Whatever "it" turns out to be, should you ever find out, it may seem insignificant to us, but it's relevant to Max right now and the more you try to push them to play together the more he'll feel you're ignoring what is important to him.
The idea of a subtle or "accidental" meeting at a park playground has already come up and is a good one, if you really do still want to try and get them together or witness them at play outside of their own homes....

Single Parent Dad said...

Badass Geek - Quality dodge.

Rebel Mother - Oh, he has plenty of kids he does willfully go and play with. It is just a shame the other boy doesn't seem very popular at the minute.

Jo Beaufoix - Sort of, but it really is for me to avoid the awkward moment. And they do need to.

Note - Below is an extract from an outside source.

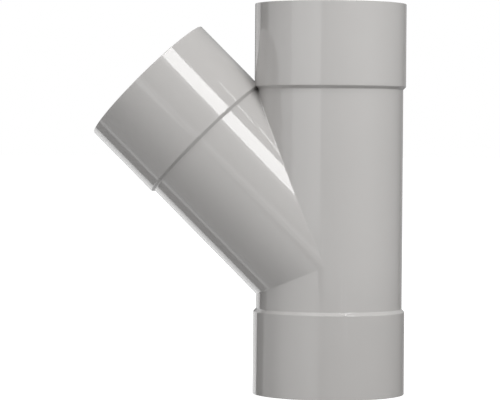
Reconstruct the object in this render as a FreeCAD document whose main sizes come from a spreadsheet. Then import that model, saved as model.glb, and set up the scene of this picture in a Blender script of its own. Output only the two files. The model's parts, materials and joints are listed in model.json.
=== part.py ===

Perfectly Happy Mum - To be fair, it is the other parents that should be making the effort. Thanks for your words.

SciFi Dad - Quality referencage.

Not a soccer mom - Compassion is a good thing.

Nicole - Thanks for sharing.

Smitten - I agree.

Zoeyjane - Trust him is right.

CBG - Thank you.

English Mum - I hope so (And I've been shopping)

Blogging Mama Andrea - I am going to let it go, just have to suck up the discomfort.

Linda - They may do, they may not, I agree let's go horizontal on it.

Surprised and Excited Mum - Thank you.

Writer Dad - I will be, thanks for that.

Rosiescribble - Indeed.

Part Mummy Part Me - Maybe.

UDH Boy - Yeah, this boy should really make more appearances at the park after nursery.